Basic usage

Installation

From GitHub

To install latest from main brach, clone the repo and conduct installation using pip, it is recommended to use virtual environment. Code example is presented below:

$ git clone https://github.com/IINemo/lm-polygraph.git
$ python3 -m venv env
$ source env/bin/activate
(env) $ cd lm-polygraph
(env) $ pip install .

Installation from GitHub is recommended if you want to explore notebooks with examples or use default benchmarking configurations, as they are included in the repository but not in the PyPI package. However code from the main branch may be unstable, so it is recommended to checkout to the latest stable release before installation:

$ git clone https://github.com/IINemo/lm-polygraph.git
$ git checkout tags/v0.3.0
$ python3 -m venv env
$ source env/bin/activate
(env) $ cd lm-polygraph
(env) $ pip install .

From PyPI

To install the latest stable version from PyPI, run:

$ python3 -m venv env
$ source env/bin/activate
$ pip install lm-polygraph

To install a specific version, run:

$ python3 -m venv env
$ source env/bin/activate
$ pip install lm-polygraph==0.3.0

Uncertainty for single input

  1. Initialize the base model (encoder-decoder or decoder-only) and tokenizer from HuggingFace or a local file, and use them to initialize the WhiteboxModel for evaluation. For example, with bigscience/bloomz-560m:

    from transformers import AutoModelForCausalLM, AutoTokenizer
    from lm_polygraph.utils.model import WhiteboxModel
    
    model_path = "bigscience/bloomz-560m"
    base_model = AutoModelForCausalLM.from_pretrained(model_path, device_map="cuda:0")
    tokenizer = AutoTokenizer.from_pretrained(model_path)
    
    model = WhiteboxModel(base_model, tokenizer, model_path=model_path)
    

    Alternatively, you can use WhiteboxModel#from_pretrained method to let LM-Polygraph download the model and tokenizer for you. However, this approach is deprecated and will be removed in the next major release.

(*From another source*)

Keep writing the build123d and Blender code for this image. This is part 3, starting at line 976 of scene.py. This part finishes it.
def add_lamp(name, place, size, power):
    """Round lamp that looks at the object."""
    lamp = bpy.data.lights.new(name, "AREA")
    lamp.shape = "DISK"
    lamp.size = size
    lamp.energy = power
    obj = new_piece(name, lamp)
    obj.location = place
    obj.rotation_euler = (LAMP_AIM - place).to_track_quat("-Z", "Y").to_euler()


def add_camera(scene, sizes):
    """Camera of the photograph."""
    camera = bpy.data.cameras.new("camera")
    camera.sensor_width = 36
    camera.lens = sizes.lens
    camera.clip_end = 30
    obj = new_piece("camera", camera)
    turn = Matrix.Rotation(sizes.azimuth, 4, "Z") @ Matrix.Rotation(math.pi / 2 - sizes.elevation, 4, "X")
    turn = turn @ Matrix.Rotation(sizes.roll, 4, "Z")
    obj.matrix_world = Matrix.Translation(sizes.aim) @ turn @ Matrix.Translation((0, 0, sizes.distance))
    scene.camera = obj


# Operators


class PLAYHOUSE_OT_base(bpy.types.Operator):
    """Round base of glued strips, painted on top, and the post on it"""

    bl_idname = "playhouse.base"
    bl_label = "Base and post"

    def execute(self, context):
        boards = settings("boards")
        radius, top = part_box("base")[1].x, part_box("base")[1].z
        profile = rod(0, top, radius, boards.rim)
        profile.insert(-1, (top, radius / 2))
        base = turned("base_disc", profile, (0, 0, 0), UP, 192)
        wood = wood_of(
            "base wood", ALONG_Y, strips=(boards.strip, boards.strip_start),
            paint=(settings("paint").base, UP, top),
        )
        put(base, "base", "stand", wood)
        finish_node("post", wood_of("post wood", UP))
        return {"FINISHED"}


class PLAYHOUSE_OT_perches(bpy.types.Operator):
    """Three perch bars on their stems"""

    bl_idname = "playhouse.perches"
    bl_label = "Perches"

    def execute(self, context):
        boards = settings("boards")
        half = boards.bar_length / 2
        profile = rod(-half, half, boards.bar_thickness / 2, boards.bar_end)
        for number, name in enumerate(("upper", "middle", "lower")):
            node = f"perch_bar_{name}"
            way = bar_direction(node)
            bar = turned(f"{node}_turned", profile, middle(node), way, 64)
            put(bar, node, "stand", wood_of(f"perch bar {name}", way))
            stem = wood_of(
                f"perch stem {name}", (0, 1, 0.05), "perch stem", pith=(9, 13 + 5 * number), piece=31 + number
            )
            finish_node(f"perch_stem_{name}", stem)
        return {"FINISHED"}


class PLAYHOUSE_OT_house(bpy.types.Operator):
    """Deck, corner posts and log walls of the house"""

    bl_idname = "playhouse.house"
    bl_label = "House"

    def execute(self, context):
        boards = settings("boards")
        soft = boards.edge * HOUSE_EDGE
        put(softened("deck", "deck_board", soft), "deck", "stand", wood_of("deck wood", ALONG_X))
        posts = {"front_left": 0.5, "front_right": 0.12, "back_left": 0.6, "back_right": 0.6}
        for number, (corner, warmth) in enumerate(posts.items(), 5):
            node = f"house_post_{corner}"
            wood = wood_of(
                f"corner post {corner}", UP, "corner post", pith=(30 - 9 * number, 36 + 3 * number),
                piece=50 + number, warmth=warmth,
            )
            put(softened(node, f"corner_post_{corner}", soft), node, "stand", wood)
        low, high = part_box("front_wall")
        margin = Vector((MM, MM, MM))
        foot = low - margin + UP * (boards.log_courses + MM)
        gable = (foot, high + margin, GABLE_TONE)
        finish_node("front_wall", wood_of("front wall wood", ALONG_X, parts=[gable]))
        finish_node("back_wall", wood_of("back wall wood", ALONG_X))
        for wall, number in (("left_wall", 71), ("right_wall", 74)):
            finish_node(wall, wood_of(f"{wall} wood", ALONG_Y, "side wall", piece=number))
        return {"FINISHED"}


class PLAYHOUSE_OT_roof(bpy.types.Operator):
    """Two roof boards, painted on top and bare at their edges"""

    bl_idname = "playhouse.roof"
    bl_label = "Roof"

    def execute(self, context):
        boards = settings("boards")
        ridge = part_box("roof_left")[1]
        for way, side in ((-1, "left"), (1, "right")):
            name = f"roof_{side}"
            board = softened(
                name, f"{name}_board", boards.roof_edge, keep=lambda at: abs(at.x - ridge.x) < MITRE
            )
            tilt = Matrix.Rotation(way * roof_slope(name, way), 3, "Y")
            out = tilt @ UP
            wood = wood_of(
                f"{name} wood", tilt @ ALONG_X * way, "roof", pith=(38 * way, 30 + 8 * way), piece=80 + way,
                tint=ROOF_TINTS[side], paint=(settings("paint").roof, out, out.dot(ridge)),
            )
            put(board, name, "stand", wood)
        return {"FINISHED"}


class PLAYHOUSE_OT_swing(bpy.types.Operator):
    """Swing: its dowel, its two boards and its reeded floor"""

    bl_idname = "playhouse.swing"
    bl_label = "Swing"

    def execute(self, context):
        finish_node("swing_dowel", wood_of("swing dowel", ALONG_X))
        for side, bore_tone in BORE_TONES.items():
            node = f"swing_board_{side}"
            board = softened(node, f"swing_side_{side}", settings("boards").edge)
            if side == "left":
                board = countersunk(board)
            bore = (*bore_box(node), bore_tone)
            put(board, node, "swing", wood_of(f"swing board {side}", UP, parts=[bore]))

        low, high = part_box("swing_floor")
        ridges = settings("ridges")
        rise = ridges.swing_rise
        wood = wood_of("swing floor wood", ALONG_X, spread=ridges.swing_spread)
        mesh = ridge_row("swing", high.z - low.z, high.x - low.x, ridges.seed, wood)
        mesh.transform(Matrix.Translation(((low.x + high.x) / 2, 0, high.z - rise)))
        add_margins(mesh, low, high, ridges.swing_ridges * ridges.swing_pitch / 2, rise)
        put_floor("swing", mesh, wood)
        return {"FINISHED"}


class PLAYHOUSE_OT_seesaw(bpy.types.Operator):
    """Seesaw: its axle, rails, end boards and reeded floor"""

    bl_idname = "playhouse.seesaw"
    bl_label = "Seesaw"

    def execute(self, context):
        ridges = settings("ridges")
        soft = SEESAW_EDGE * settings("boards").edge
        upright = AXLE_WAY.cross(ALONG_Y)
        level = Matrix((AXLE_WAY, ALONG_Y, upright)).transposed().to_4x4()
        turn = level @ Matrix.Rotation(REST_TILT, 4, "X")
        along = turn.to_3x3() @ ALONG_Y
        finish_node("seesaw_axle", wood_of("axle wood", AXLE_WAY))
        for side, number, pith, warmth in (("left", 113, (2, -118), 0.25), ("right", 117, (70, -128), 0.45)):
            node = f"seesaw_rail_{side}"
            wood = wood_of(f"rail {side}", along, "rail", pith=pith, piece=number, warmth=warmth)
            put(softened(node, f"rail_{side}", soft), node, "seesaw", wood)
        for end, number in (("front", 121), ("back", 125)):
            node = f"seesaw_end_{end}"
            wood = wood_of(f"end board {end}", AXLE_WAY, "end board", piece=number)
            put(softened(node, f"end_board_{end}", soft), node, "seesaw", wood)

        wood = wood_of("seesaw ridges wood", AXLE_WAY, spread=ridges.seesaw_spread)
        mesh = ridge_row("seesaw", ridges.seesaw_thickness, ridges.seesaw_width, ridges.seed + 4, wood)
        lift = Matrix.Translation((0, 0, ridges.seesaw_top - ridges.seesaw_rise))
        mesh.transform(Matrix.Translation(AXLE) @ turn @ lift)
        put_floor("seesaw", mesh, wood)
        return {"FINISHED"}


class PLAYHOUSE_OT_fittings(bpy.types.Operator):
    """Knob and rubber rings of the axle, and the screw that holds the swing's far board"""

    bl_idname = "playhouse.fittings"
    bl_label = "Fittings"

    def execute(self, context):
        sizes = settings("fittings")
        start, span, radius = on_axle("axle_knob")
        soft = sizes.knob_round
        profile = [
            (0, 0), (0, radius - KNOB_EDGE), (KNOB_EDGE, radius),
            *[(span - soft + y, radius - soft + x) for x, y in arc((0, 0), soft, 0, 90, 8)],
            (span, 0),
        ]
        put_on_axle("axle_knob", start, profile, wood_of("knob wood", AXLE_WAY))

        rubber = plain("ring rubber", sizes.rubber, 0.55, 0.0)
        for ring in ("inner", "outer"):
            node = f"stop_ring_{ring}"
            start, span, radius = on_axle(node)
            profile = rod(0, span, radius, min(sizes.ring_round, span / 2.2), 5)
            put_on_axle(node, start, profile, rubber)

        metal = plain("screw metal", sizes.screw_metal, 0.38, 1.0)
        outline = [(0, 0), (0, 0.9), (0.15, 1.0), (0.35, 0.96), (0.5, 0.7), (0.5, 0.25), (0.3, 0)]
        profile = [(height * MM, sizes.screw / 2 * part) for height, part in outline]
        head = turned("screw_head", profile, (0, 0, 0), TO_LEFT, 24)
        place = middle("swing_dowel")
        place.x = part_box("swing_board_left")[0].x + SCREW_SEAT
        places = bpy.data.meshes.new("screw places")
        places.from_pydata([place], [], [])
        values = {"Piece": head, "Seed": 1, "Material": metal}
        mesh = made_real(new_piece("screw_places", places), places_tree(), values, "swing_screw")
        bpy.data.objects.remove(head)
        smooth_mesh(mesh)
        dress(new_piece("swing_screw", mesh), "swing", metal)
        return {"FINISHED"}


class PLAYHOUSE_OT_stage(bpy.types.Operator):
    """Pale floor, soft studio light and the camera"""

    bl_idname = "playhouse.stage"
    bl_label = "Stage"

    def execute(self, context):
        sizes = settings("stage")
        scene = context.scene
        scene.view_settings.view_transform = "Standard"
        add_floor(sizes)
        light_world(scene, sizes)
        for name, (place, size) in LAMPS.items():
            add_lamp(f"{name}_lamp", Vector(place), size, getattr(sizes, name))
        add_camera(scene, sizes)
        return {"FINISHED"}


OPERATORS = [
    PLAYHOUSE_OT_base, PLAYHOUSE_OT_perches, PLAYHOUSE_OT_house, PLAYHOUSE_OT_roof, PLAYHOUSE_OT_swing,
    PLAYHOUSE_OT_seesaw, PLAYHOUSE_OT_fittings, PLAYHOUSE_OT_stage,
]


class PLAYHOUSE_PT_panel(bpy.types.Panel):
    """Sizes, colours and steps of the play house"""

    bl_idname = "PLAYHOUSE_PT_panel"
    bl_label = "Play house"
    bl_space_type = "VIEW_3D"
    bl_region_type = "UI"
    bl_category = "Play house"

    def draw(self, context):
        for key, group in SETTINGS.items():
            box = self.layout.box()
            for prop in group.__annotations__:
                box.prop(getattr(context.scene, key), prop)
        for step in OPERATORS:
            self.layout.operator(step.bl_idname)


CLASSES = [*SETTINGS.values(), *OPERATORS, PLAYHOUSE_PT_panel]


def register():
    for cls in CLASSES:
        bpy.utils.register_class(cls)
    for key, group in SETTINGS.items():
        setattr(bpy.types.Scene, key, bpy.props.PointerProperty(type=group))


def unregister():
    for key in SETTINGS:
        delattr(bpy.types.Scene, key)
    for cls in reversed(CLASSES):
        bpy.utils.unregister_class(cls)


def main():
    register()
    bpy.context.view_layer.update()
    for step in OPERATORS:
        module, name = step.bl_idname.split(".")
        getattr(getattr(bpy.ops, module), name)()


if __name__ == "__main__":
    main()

    from lm_polygraph.utils.model import WhiteboxModel
    
    model = WhiteboxModel.from_pretrained(
        "bigscience/bloomz-3b",
        device_map="cuda:0",
    )
    
  2. Specify UE method:

    from lm_polygraph.estimators import *
    
    ue_method = MeanPointwiseMutualInformation()
    
  3. Get predictions and their uncertainty scores:

    from lm_polygraph.utils.manager import estimate_uncertainty
    
    input_text = "Who is George Bush?"
    ue = estimate_uncertainty(model, ue_method, input_text=input_text)
    print(ue)
    # UncertaintyOutput(uncertainty=-6.504108926902215, input_text='Who is George Bush?', generation_text=' President of the United States', model_path='bigscience/bloomz-560m')
    

More examples for obtaining uncertainty for single generation: examples/basic_example.ipynb

Benchmarking uncertainty estimation on a dataset

CLI

Recommended way of running benchmarks is by invoking the polygraph_eval script. Configuration for experiments is done via Hydra YAML config files.

Basic evaluation is invoked like so:

$ HYDRA_CONFIG=/absolute/path/to/config.yaml polygraph_eval

As usual with Hydra, you can override any parameter from the config file by specifying it in the command line. For example, to override the batch size:

$ HYDRA_CONFIG=/absolute/path/to/config.yaml polygraph_eval --batch_size=4

Examples of configuration files for several widely used datasets can be found in the examples/configs directory of the repository.

The results of evaluation will be saved as a serialized UEManager object to the directory specified by save_path in the config file. Refer to UE Manager for more information about the structure of the UEManager object.

To visualize benchmarking results, use and adapt for your case the notebooks/visualization_tables.ipynb notebook.

Python

It is also possible to run benchmarks from Python code. Examples of how to do this can be found in the following notebooks:

  • examples for the QA task with bigscience/bloomz-3b on the TriviaQA dataset: examples/qa_example.ipynb

  • examples for the NMT task with facebook/wmt19-en-de on the WMT14 En-De dataset: examples/mt_example.ipynb

  • examples for the ATS task with facebook/bart-large-cnn model on the XSUM dataset: examples/ats_example.ipynb

To run more elaborate benchmarks directly from python, refer to the source code of polygraph_eval script.